Mental health and well-being: Key to Housing association project for Cardiff communities

Newydd’s community regeneration project, Hapi has expanded to Cardiff to also benefit those who don’t live in their homes.

HAPI is part of Newydd Housing Association’s commitment to creating sustainable communities (Credit: Hapi Cymru).

Cardiff and the Vale residents will benefit from projects to improve the health and nutrition of some of the deprived areas of Wales.

After its success in Rhonda Cynon Taff, Hapi (healthy, aspiring, prosperous and inclusive) Cymru launched in Cardiff and the Vale of Glamorgan last Wednesday. Hapi works with the community by delivering free activities focusing on food and nutrition, physical activity, emotional wellbeing, and education training and employment.

“There are so many people who have been part of the programme who have said it has been genuinely life-changing,” said Rachel Honey-Jones, head of Community Regeneration at Newydd Housing Association.
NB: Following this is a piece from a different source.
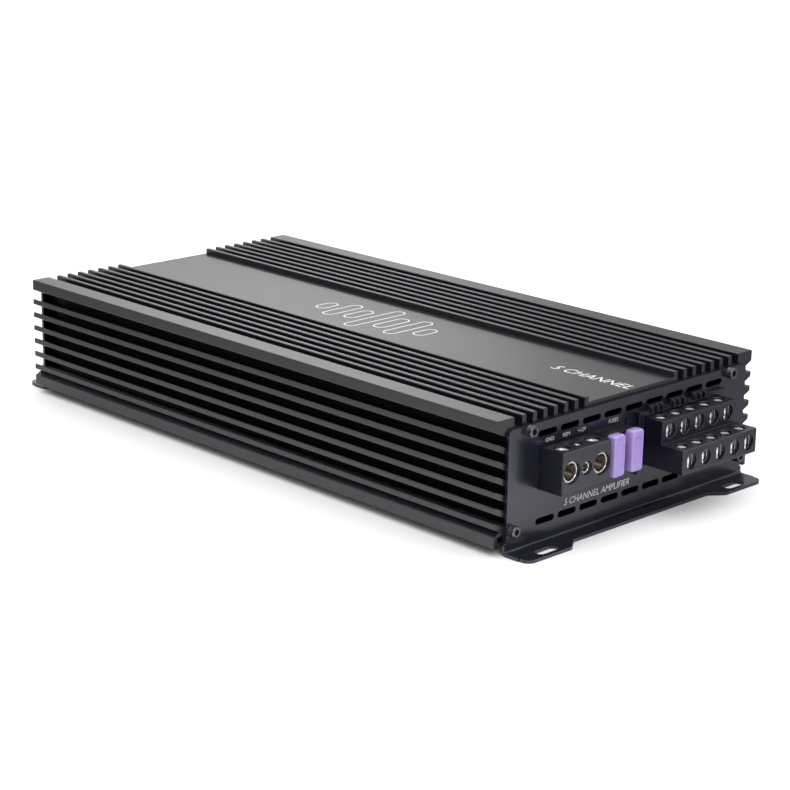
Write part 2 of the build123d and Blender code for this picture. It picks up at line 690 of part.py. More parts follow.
knob_names = ("front_gain_knob", "rear_gain_knob", "sub_gain_knob",
              "front_filter_knob", "rear_filter_knob", "sub_filter_knob")
knob_front = rear_face - knob_reach
knob_back = rear_face - 0.8
knob_places = [(y, z) for z in knob_rows for y in knob_ys]
for name, (y, z) in zip(knob_names, knob_places):
    with BuildPart() as knob:
        rod_x((knob_front, knob_back), y, z, knob_radius)
        with BuildSketch(Plane.YZ.offset(knob_front - 0.5)):
            with Locations((y, z)):
                with PolarLocations(knob_radius, 18):
                    Circle(0.45)
        extrude(amount=knob_back - knob_front - 0.8, mode=Mode.SUBTRACT)
        block((knob_front - 1, knob_front + 0.6), (y - 0.5, y + 0.5), (z + 1.2, z + knob_radius + 1),
              Mode.SUBTRACT)
        rod_x((knob_back - 0.5, rear_inner + 6.5), y, z, shaft_radius)
    save(knob, name)

# ---------------------------------------------------------------- slide switches
slider_travel = 3.0
slider_half = 1.4
with BuildPart() as switch_bodies:
    for y in switch_ys:
        block((rear_inner + 0.2, rear_inner + 5.0), (y - 6.0, y + 6.0),
              (knob_rows[0] + pot_size / 2, switch_z + 2.4))
        block((rear_inner - 1, rear_inner + 3.0), (y - slider_travel / 2 - slider_half - 0.3,
                                                   y + slider_travel / 2 + slider_half + 0.3),
              (switch_z - 1.45, switch_z + 1.45), Mode.SUBTRACT)
save(switch_bodies, "switch_bodies")

for name, y in zip(("front_mode_switch", "rear_mode_switch", "sub_mode_switch"), switch_ys):
    start = y - slider_travel / 2
    with BuildPart() as slider:
        block((rear_face - 2.6, rear_inner + 2.9), (start - slider_half, start + slider_half),
              (switch_z - 1.3, switch_z + 1.3))
        block((rear_face - 3, rear_face - 2.2), (start - 0.3, start + 0.3),
              (switch_z - 2, switch_z + 2), Mode.SUBTRACT)
    save(slider, name)

# ---------------------------------------------------------------- remote jack and indicators
with BuildPart() as phone_jack:
    block((rear_face - 0.6, rear_inner + 14.0),
          (phone_y - phone_width / 2, phone_y + phone_width / 2),
          (phone_z - phone_height / 2, phone_z + phone_height / 2))
    block((rear_inner + 0.3, rear_inner + 14.0),
          (phone_y - phone_width / 2, phone_y + phone_width / 2), (board_top, phone_z))
    block((rear_face - 2, rear_inner + 10.0), (phone_y - 4.9, phone_y + 4.9),
          (phone_z - 3.4, phone_z + 3.4), Mode.SUBTRACT)
    block((rear_face - 2, rear_inner + 6.0), (phone_y - 1.6, phone_y + 1.6),
          (phone_z - 5.2, phone_z), Mode.SUBTRACT)
save(phone_jack, "remote_control_jack")

for name, (y, z) in zip(("power_indicator", "protect_indicator"), led_points):
    with BuildPart() as indicator:
        rod_x((rear_face - 0.7, rear_inner + 3.5), y, z, led_radius)
        block((rear_inner + 3.0, rear_inner + 6.0), (y - 2.0, y + 2.0), (board_top, z + 2.0))
        fillet(indicator.edges().filter_by(GeomType.CIRCLE).group_by(Axis.X)[0], 0.6)
    save(indicator, name)

# ---------------------------------------------------------------- parts on the board
toroid_x = housing_middle + 62.0
toroid_y = -30.0
core_outer = 17.0
core_inner = 9.0
core_height = 14.0
winding = 3.0
with BuildPart() as toroid_core:
    with Locations((toroid_x, toroid_y, board_top + winding + core_height / 2)):
        Cylinder(core_outer, core_height)
        Cylinder(core_inner, core_height, mode=Mode.SUBTRACT)
save(toroid_core, "transformer_core")

with BuildPart() as toroid_winding:
    with Locations((toroid_x, toroid_y, board_top + winding + core_height / 2)):
        Cylinder(core_outer + winding, core_height + 2 * winding)
        Cylinder(core_inner - winding, core_height + 2 * winding, mode=Mode.SUBTRACT)
    fillet(toroid_winding.edges().filter_by(GeomType.CIRCLE), winding * 0.8)
    with Locations((toroid_x, toroid_y, board_top + winding + core_height / 2)):
        Cylinder(core_outer, core_height, mode=Mode.SUBTRACT)
        Cylinder(core_inner, core_height)
        Cylinder(core_inner - winding, core_height + 2 * winding, mode=Mode.SUBTRACT)
save(toroid_winding, "transformer_winding")

capacitor_radius = 9.0
capacitor_height = 30.0
capacitor_points = [(housing_middle + 106.0, -12.0), (housing_middle + 106.0, 8.0),
                    (housing_middle + 106.0, 28.0), (housing_middle + 84.0, 18.0),
                    (housing_middle + 62.0, 18.0), (housing_middle + 40.0, 18.0)]
with BuildPart() as capacitors:
    for x, y in capacitor_points:
        rod_z(x, y, (board_top, board_top + capacitor_height), capacitor_radius)
    rims = capacitors.edges().filter_by(GeomType.CIRCLE).group_by(Axis.Z)[-1]
    fillet(rims, 0.8)
save(capacitors, "filter_capacitors")

inductor_xs = [housing_middle - 100.0 + 30.0 * index for index in range(5)]
with BuildPart() as inductors:
    for x in inductor_xs:
        rod_z(x, 25.0, (board_top, board_top + 12.0), 11.0)
        rod_z(x, 25.0, (board_top - 1, board_top + 13.0), 4.5, Mode.SUBTRACT)
    fillet(inductors.edges().filter_by(GeomType.CIRCLE).group_by(Axis.Z)[-1], 1.5)
save(inductors, "output_inductors")

# ---------------------------------------------------------------- power transistors
pad_thickness = 0.5
transistor_depth = 4.6
transistor_width = 10.0
transistor_height = 15.6
transistor_bottom = board_top + 3.0
transistor_pitch = 16.0
transistor_xs = [housing_middle + (index - 6.5) * transistor_pitch for index in range(14)]
bar_length = transistor_pitch * 13 + 24.0
bar_height = 9.0
bar_thickness = 3.0
pad_face = wall_inner - pad_thickness
transistor_face = pad_face - transistor_depth
bar_middle = transistor_bottom + transistor_height / 2
bar_screw_xs = [housing_middle + (index - 2) * 3 * transistor_pitch for index in range(5)]
bar_screw_hole = 1.6


def on_side(side, inner, outer):
    return tuple(sorted((side * inner, side * outer)))


with BuildPart() as pads:
    for side in (-1, 1):
        block((housing_middle - bar_length / 2, housing_middle + bar_length / 2),
              on_side(side, pad_face, wall_inner),
              (board_top + 1.0, transistor_bottom + transistor_height + 2))
        for x in bar_screw_xs:
            with Locations(Location((x, side * wall_inner, bar_middle), (90, 0, 0))):
                Cylinder(bar_screw_hole + 0.2, 4, mode=Mode.SUBTRACT)
save(pads, "insulating_pads")

with BuildPart() as transistors:
    for side in (-1, 1):
        for x in transistor_xs:
            block((x - transistor_width / 2, x + transistor_width / 2),
                  on_side(side, transistor_face, pad_face),
                  (transistor_bottom, transistor_bottom + transistor_height))
            for leg in (-2.5, 0, 2.5):
                block((x + leg - 0.4, x + leg + 0.4),
                      on_side(side, pad_face - 2.8, pad_face - 2.2),
                      (board_top, transistor_bottom + 0.5))
save(transistors, "power_transistors")

with BuildPart() as clamp_bars:
    for side in (-1, 1):
        block((housing_middle - bar_length / 2, housing_middle + bar_length / 2),
              on_side(side, transistor_face - bar_thickness, transistor_face),
              (bar_middle - bar_height / 2, bar_middle + bar_height / 2))
        for x in bar_screw_xs:
            with Locations(Location((x, side * transistor_face, bar_middle), (90, 0, 0))):
                Cylinder(bar_screw_hole, 10, mode=Mode.SUBTRACT)
save(clamp_bars, "transistor_clamp_bars")

with BuildPart() as bar_screws:
    for side in (-1, 1):
        head_base = transistor_face - bar_thickness
        for x in bar_screw_xs:
            middle = side * centre_span(head_base, wall_inner)
            with Locations(Location((x, middle, bar_middle), (90, 0, 0))):
                Cylinder(bar_screw_hole - 0.1, wall_inner - head_base)
            middle = side * (head_base - 1.1)
            with Locations(Location((x, middle, bar_middle), (90, 0, 0))):
                Cylinder(2.8, 2.2)
save(bar_screws, "clamp_bar_screws")
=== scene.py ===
import math

import bmesh
import bpy
from mathutils import Matrix, Vector


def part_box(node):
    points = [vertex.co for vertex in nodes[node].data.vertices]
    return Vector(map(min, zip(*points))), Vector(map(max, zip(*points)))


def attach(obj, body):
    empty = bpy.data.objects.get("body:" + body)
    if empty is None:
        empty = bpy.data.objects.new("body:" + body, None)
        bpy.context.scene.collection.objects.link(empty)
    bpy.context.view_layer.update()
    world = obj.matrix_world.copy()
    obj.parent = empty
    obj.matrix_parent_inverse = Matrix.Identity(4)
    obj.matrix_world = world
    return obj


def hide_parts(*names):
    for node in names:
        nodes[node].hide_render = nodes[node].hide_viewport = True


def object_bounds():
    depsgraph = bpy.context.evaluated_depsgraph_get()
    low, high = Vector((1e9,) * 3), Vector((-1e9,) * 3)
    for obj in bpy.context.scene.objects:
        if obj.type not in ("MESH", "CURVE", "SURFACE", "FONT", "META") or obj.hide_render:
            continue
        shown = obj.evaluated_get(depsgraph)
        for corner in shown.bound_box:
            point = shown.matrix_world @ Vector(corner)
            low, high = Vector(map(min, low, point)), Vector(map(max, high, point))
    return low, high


# Five-channel car amplifier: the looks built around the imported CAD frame.
# Blender units are metres; mm() turns the sizes below into them.

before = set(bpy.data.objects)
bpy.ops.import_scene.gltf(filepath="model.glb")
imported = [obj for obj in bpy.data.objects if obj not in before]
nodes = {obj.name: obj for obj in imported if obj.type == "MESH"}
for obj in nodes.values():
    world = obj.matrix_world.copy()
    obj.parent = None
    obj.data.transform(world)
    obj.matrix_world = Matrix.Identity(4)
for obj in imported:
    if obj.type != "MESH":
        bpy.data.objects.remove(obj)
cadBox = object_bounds()
print("frame loaded,", len(nodes), "nodes")


def mm(value):
    return value / 1000


housingLow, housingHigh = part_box("heat_sink_housing")
housingMiddle = (housingLow.x + housingHigh.x) / 2
sheet = mm(1.5)                                 # thickness of the end plates
frontFace = housingHigh.x + sheet               # outer face of the terminal end plate
rearFace = housingLow.x - sheet
facingFront = Matrix(((0, 0, 1, 0), (1, 0, 0, 0), (0, 1, 0, 0), (0, 0, 0, 1)))    # local Z looks along +X
facingRear = Matrix(((0, 0, -1, 0), (-1, 0, 0, 0), (0, 1, 0, 0), (0, 0, 0, 1)))   # local Z looks along -X


# camera

view = {"place": (0.7207, -0.6935, 0.3144), "azimuth": 45.68, "elevation": 16.443, "roll": 0.93,
        "lens": 97.2}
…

“Health and wellbeing, it’s not a one size fits all, if you’re having low-level mental health issues getting out into nature and doing physical activity has been proven by science and research to support your mental health,” she said.  

The initiative has helped those such as ‘Babs’. Who is blind and takes part in a sensory impairment drop-in scheme. Before the group was set up she would never leave the house or speak to anyone apart from her children. She felt like there was nothing there for people with sensory impairments.

“Hapi is the right name for this project because it does just make you Happy,” she said.

Newydd was very keen to move into Cardiff and the Vale of Glamorgan as it is where over half of their homes are. The area is not seen as a deprived area in terms of the indices of multiple deprivation as there are affluent farming communities in the area.

“You have Barry bang slap in the middle of the Vale of Glamorgan, which is an area of high deprivation, where we have over 1,500 homes that we own,” said Rachel.

Research in 2015 showed that there were higher numbers of households with income levels below 60% of the Great Britain median income in the southern areas of the Vales of Glamorgan, particularly in Barry.

The previous Lottery Community funding for the initiative only covered the Rhonda Cynon Taff, so Hapi weren’t able to support tenants in Cardiff and the Vale of Glamorgan. The National Lottery Community Fund distributes over £600 million each year to communities in the UK with money raised by players of The National Lottery. 

“I started looking for other fundings and Cardiff and Vale University Health board made complete sense because they’ve got completely the same outcomes and requirements that we’re looking to do,” said Honey-Jones. “Improving people’s lifestyles and lifestyle choices.”

Although Newydd funds the project as well as applies for funding from The Lottery and Cardiff and Vale University Health Board, all events and documents are branded as Hapi. The Project separates itself from Newydd to make it accessible for anyone. 

“If we have activities in that community then it needs to, in order to foster that community cohesion, be accessible for all,” said Rachel Honey-Jones. “By it being a ‘Newydd’ project people may not see that, by it being a Hapi project it takes that away”, she added.

By making the initiative separate from Newydd it also allows the project to self-sustain itself. Funding from projects such as the National Lottery Community Fund is only available for a few years of the funding regime, so Newydd aims to equip the community to support each project themselves.

Rachel said: “we always look for community volunteers who are really passionate about the activity they are taking part in, and then we train them and upskill them so they are able to undertake the role an officer might undertake, such as treasury management.”

One of HAPI’s rugby groups in Rhonda Cynon Taff is an example of this. Hapi no longer supports the group, and they are able to completely sustain themselves.

 “You need to talk to people and hear their stories and see how much things have changed.”